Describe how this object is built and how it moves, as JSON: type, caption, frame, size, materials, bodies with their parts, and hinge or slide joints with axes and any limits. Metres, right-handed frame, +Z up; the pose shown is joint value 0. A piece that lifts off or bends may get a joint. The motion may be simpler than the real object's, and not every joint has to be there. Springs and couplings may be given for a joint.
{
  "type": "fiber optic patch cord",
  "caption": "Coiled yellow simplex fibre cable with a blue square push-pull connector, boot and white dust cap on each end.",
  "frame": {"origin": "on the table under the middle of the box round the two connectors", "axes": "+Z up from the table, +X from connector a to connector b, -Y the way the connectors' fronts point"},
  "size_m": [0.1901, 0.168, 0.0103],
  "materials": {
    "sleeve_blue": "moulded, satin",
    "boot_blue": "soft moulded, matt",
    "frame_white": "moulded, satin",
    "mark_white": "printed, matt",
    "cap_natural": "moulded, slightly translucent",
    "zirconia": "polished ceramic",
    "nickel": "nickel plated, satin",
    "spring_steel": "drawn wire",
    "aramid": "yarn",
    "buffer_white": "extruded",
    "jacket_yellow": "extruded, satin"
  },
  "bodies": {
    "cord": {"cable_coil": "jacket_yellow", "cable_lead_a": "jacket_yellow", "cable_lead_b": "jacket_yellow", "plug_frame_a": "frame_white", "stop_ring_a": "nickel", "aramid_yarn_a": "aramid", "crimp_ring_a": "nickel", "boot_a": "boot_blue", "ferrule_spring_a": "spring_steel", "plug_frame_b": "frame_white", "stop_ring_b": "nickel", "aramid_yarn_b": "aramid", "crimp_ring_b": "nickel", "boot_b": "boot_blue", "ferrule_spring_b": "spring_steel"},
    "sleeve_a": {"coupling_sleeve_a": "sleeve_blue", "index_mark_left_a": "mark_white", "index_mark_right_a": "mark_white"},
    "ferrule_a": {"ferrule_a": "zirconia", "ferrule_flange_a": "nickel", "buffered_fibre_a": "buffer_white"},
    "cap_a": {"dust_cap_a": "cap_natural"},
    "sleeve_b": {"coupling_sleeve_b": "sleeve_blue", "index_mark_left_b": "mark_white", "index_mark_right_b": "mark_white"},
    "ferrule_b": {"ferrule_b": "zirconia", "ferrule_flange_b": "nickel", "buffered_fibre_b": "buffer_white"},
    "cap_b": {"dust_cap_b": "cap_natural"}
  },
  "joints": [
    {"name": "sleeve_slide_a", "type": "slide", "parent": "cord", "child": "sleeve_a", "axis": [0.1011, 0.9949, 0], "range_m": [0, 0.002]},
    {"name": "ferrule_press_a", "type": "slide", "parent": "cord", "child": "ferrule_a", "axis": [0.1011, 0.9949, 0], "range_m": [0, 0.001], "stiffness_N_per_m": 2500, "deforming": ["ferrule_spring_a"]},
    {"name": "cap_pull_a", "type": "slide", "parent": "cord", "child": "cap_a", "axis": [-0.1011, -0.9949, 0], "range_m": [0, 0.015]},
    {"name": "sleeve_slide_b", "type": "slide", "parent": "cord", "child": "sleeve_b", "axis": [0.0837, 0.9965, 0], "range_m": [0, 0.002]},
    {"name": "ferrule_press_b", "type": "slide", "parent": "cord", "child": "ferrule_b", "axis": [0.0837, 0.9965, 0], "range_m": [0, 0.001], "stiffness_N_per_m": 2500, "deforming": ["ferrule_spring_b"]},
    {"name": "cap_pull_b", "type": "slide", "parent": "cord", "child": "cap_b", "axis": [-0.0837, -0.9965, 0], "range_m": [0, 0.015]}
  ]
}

=======

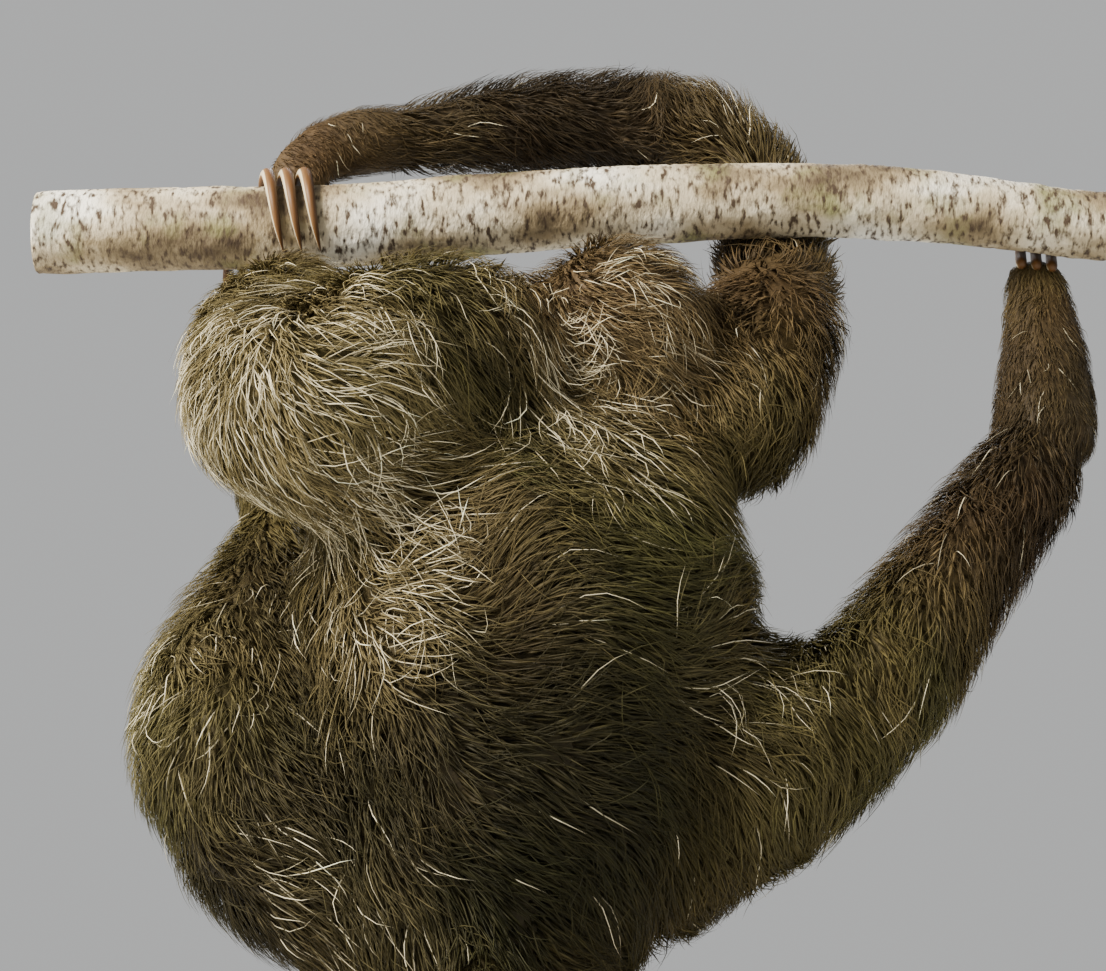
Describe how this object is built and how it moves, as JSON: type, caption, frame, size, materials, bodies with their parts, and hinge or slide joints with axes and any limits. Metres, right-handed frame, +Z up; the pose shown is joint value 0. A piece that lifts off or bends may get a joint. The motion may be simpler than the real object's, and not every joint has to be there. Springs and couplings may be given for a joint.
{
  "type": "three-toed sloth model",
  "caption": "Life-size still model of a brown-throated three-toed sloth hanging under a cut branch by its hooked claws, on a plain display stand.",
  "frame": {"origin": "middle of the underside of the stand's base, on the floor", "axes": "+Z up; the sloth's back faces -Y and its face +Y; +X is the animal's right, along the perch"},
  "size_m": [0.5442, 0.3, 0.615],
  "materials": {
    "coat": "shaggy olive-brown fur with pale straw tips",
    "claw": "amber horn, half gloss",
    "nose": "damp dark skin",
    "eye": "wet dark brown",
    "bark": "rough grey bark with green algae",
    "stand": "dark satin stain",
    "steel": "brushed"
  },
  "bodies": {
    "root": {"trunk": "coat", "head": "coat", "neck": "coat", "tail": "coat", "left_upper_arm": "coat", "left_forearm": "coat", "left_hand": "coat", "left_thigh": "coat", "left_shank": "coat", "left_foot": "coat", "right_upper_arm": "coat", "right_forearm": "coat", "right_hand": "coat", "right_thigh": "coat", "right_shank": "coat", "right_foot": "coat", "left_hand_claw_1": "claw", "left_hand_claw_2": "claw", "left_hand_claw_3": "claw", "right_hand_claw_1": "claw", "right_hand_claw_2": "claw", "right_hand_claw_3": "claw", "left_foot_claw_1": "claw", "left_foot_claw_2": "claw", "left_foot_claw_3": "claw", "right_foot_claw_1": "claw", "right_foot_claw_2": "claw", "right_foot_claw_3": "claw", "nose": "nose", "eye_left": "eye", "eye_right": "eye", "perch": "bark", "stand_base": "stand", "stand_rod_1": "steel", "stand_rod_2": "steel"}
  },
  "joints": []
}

=======

▸ SHORT EXERCISE
Filter the records, keeping only lines that contain "joints", and show those lines.

▸ EXERCISE SOLUTION
Describe how this object is built and how it moves, as JSON: type, caption, frame, size, materials, bodies with their parts, and hinge or slide joints with axes and any limits. Metres, right-handed frame, +Z up; the pose shown is joint value 0. A piece that lifts off or bends may get a joint. The motion may be simpler than the real object's, and not every joint has to be there. Springs and couplings may be given for a joint.
  "joints": [
Describe how this object is built and how it moves, as JSON: type, caption, frame, size, materials, bodies with their parts, and hinge or slide joints with axes and any limits. Metres, right-handed frame, +Z up; the pose shown is joint value 0. A piece that lifts off or bends may get a joint. The motion may be simpler than the real object's, and not every joint has to be there. Springs and couplings may be given for a joint.
  "joints": []